Continuous measurement in credit unions provides valuable insights into member sentiment, operations, performance, and organizational culture, enabling informed strategic decision-making to achieve long-term goals and objectives. 

Here are just a few of the benefits of ongoing assessment, as well as the risks they can help you navigate:

1.    Greater Member Engagement and Satisfaction: If you don’t know how your members feel about you at any given moment, you’re leaving the door wide open for them to walk out. Continuous measurement of member satisfaction and engagement metrics, such as Net Promoter Score (NPS), CSAT, or Customer Effort Score, provides credit unions with a powerful perspective into your members’ mindset.
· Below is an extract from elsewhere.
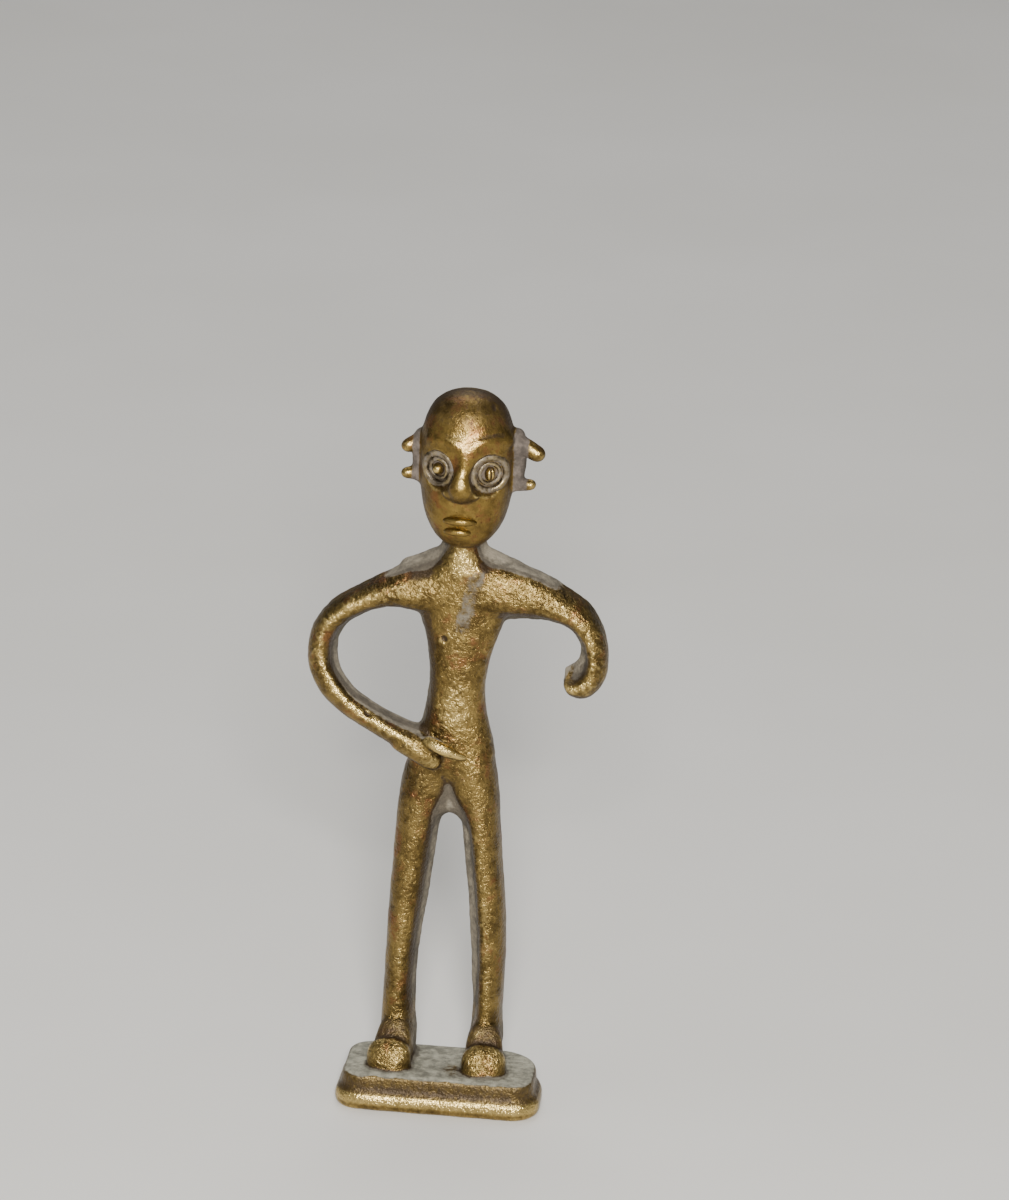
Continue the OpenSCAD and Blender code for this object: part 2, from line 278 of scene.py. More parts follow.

By monitoring these metrics, credit unions can identify areas for improvement and tailor their offerings to better meet the needs and preferences of their members. Unlike many AI-driven solutions, Voice-of-Your-Member feedback can pinpoint with precision the problem spots where you need to act immediately to keep your members happy and loyal.

2.    Increased Operational Efficiency: At a time when financial institutions are forced to do more with less, continuous measurement of service – not just the frontline service to members, but the internal service among teams within your organization – helps credit unions identify inefficiencies and streamline operations. By monitoring these metrics regularly, credit unions can identify bottlenecks, optimize processes, intelligently allocate resources, and improve overall operational efficiency. Direct feedback solutions cut right to the heart of the friction so you can act quickly to optimize your execution.

3.    Improved Frontline Performance: Without organizational standards of service quality, your frontline service is at the mercy of each team member’s conception of good service. Can you trust your brand and reputation to that kind of service inconsistency? Continuous measurement of service execution can go to the behavioral level to identify the exact skills frontline employees need to improve in order to meet both member expectations and your own service standards. By monitoring these metrics regularly, credit unions can pinpoint friction in the member experience, target coaching and training, and ensure that service is a competitive advantage, rather than a liability, for your organization.

If the returns from continuous measurement of the member experience are so big, why doesn’t everyone do it? Many organizations still consider it only a “nice to have” or an expense rather than a driver of revenue. Or they consider it just a number, unable to see how it can inform their strategy. They fail to see how MX benefits all levels and departments throughout their business. And because it benefits all functional areas, everyone has responsibility for delivering a strong member experience.

 A more important question might be: What are the risks of NOT robustly and continuously measuring the member experience? When financial institutions are all scrambling after deposits, if you’re not making the connection between your member experience metrics and your growth, you’ll be a laggard rather than a leader.

Let me share an example of such a leader – a credit union reaping the benefits of a strong member experience: 

Our longstanding client, Eastman Credit Union, was recently recognized as the Top Performing Credit Union by S&P Global Market Intelligence. This honor speaks volumes about the exceptional growth and impact ECU has had in the financial industry. Not to mention their perennial “Best-in-State” ranking in Forbes for their member service. 

ECU’s ability to double deposit growth and more than double loan growth is a testament to the effectiveness and strength of their brand in attracting and retaining financial consumers, even in a highly competitive marketplace.

I may never be as prominent as Jamie Dimon, but hearing how we’ve helped our clients reach their goals tells me I’m right where I should be:

“I’m a firm believer that our long-standing relationship with Support EXP helped shape us into the service provider we are today,” says Kelly Price, President and CEO of Eastman Credit Union. “We forged that relationship at a pivotal time in ECU’s journey, which helped elevate the focus on and commitment to service excellence.”

In an environment roiled by net margin compression, not every banking executive has the intestinal fortitude to shine a light on all aspects of their organization. But those with the courage to face the facts through continuous assessment of all customer touchpoints have a competitive advantage, one that comes with having both a broader vision and the intel needed to continuously inform their decision-makingg.

These leaders are freed from the tension of always having to wonder, “What is coming next?” If you’re consistently listening to your members and acting on what they’re telling you, you can intercept the future – in fact, you can create it! You won’t have to guess what lies ahead – you will know.